What is a prelude?

What does this word mean?


It turns out that it has two very different meanings because composers gradually began to use the word very differently starting in the Romantic period. In the time of Bach, a prelude was an introduction. It was most often the first piece in a set. Later it often just became a free-form composition that could be anything in the world.

In Bach’s preludes and fugues, the prelude was the first piece in a st of two, and the fugue was the second one.

In a suite the prelude was the first piece followed by several other pieces, all with the names of dances. A prelude was also an orchestral introduction to an opera, and that meaning never went out of fashion It is still valued valid right through to the present day.

By the time of Frederic Chopin a new meaning was invented.

By the Romantic period a “prelude” was simply any piece of music in free form, and it was usually – but not always – somewhat short. However, what we mean by “short” is very relative, so by the time of Claude Debussy a short prelude for orchestra might be 15 minutes long.

A great example is Claude Debussy’s “Afternoon of a Fawn”.

Because of our modern conception of what a prelude is, by the Romantic period, which started roughly in the early 1800s and it is really still going on right now, people began assembling sets of preludes. We don’t know if Bach ever had any such thing in mind or would have approved of this idea.
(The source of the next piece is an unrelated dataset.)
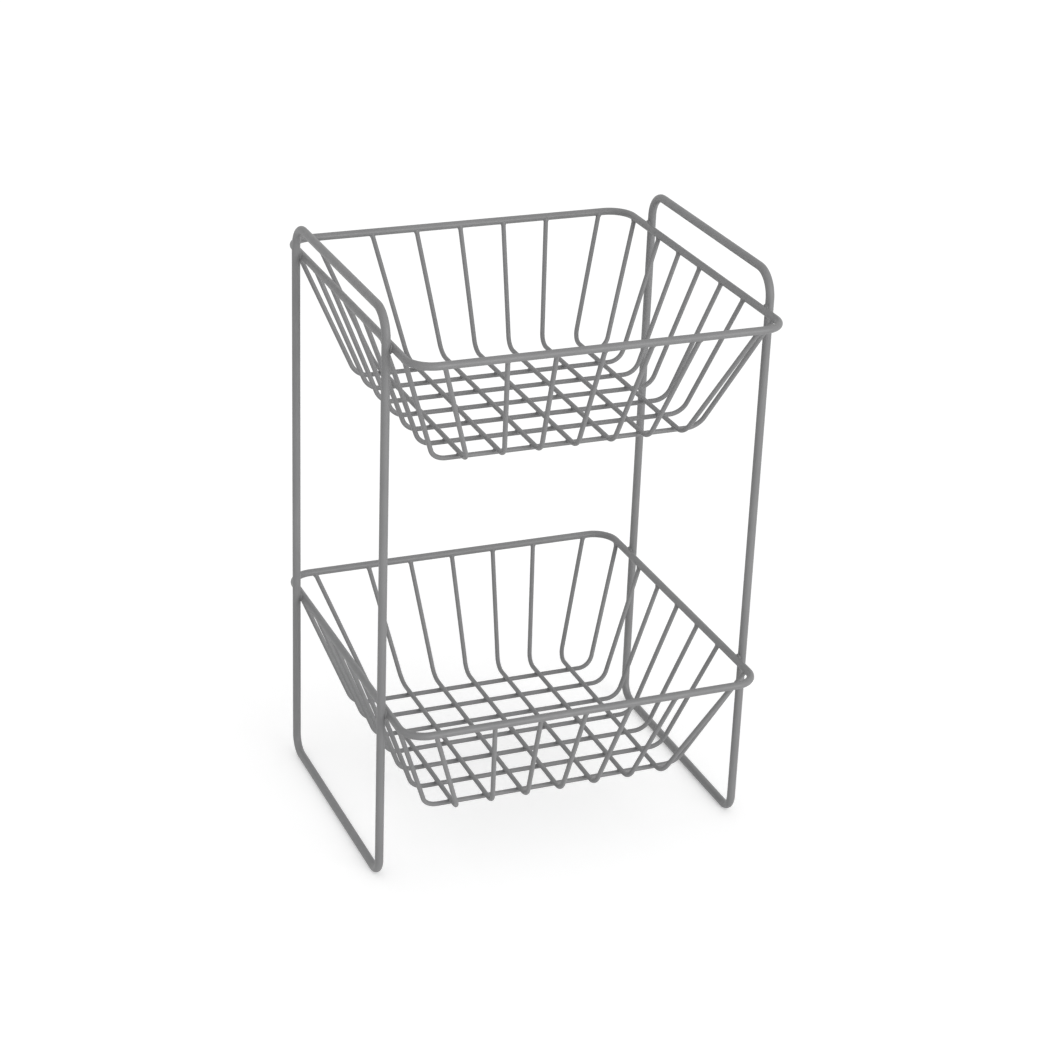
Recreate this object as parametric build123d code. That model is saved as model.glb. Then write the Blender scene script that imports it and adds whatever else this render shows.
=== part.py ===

However, editors began assembling sets of preludes, so you will see “12 Little Preludes” by Bach and “Six Little Preludes” by Bach, as if somehow he had these pieces in mind as belonging together.

He most definitely did not.

As a result we now have collections whose individual pieces have been assembled rather arbitrarily following two very erroneous preconceptions. First of all, the attempt to put all of Bach’s compositions in chronological order did not have any kind of success until the 20th century, and even now historians are finding gross errors in the system. Second, these collections give listeners and performers a very false idea of how Bach composed and how he ordered his own music.

The attempt to put these pieces in chronological order are absolutely inaccurate in all ways. Such collections did not effectively group the selections well according to mood, tempo and their key signatures. Thus these collections are nothing more than editors half-baked attempts to group things that were never meant to be grouped in the first place.

As a result we have a gigantic mess. What in heaven’s name is a short prelude? What is a long prelude? What is an easy prelude or a hard prelude? How do any of these compositions get labeled? The answer, once again, is that these collections came about through totally arbitrary choices and are utterly useless for teaching and for performance choices.

BWV, the meaning…

One more thing: “BWV Bach numbers” are an attempt to order his music chronologically. We already know these numbers are often incredibly wrong, so any attempt to group preludes in the time of Bach according to when they were written is going to fail totally.

For this reason, when I play the music of Bach I simply pick the preludes that I like and record them with no plan in mind whatsoever other than to entertain myself and those who are listening as I present the music. However, if I were performing in public I would do exactly the same thing that Romantic composers did. I would pick a few, probably three, then perform them as a set. I would consider the keys, moods, and tempos to make a performance as attractive and stimulating as possible.

For all these reasons I totally reject what has been done in the past and frankly believe that Bach would prefer my idea to the horrendous collections from the Romantic period. That was a bad idea from the very start.